— start GIVEN MATERIAL —

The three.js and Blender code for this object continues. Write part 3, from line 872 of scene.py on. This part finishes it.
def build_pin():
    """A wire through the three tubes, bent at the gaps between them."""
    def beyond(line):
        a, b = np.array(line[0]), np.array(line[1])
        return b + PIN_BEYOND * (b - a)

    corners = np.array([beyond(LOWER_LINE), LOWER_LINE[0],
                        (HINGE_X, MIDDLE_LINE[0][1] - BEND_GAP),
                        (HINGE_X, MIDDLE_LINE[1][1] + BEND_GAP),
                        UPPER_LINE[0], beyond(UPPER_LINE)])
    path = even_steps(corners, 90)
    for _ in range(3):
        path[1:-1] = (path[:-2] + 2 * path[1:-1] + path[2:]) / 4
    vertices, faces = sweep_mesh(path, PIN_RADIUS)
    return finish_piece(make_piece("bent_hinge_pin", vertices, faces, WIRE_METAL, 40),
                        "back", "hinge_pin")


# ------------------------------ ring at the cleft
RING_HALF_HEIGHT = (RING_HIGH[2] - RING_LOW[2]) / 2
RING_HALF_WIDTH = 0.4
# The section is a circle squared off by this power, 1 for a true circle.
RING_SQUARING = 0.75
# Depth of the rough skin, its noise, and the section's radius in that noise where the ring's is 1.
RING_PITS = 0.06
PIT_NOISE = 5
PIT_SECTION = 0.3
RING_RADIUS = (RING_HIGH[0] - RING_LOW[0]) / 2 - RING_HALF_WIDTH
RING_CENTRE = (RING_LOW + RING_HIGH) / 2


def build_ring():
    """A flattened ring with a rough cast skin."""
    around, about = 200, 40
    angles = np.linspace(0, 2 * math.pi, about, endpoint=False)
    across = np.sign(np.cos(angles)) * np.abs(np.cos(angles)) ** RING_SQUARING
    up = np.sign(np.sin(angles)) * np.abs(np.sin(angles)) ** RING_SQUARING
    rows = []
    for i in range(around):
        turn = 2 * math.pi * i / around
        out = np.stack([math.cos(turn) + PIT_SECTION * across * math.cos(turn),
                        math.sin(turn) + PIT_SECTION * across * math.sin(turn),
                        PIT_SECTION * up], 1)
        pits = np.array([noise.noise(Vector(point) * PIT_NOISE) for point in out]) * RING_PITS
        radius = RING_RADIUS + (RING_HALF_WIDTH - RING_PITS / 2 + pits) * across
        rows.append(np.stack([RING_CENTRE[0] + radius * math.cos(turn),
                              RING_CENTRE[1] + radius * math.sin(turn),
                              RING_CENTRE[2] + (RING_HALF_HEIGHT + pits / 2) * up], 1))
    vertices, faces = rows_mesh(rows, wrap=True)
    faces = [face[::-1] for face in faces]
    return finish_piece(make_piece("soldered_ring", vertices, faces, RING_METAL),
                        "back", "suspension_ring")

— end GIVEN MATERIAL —

- PROBLEM TO WORK ON:
Output exactly the leading lines of the data, up to and including the line marked by "return b + PIN_BEYOND * (b - a)".

- SOLUTION TO THIS EXERCISE:
The three.js and Blender code for this object continues. Write part 3, from line 872 of scene.py on. This part finishes it.
def build_pin():
    """A wire through the three tubes, bent at the gaps between them."""
    def beyond(line):
        a, b = np.array(line[0]), np.array(line[1])
        return b + PIN_BEYOND * (b - a)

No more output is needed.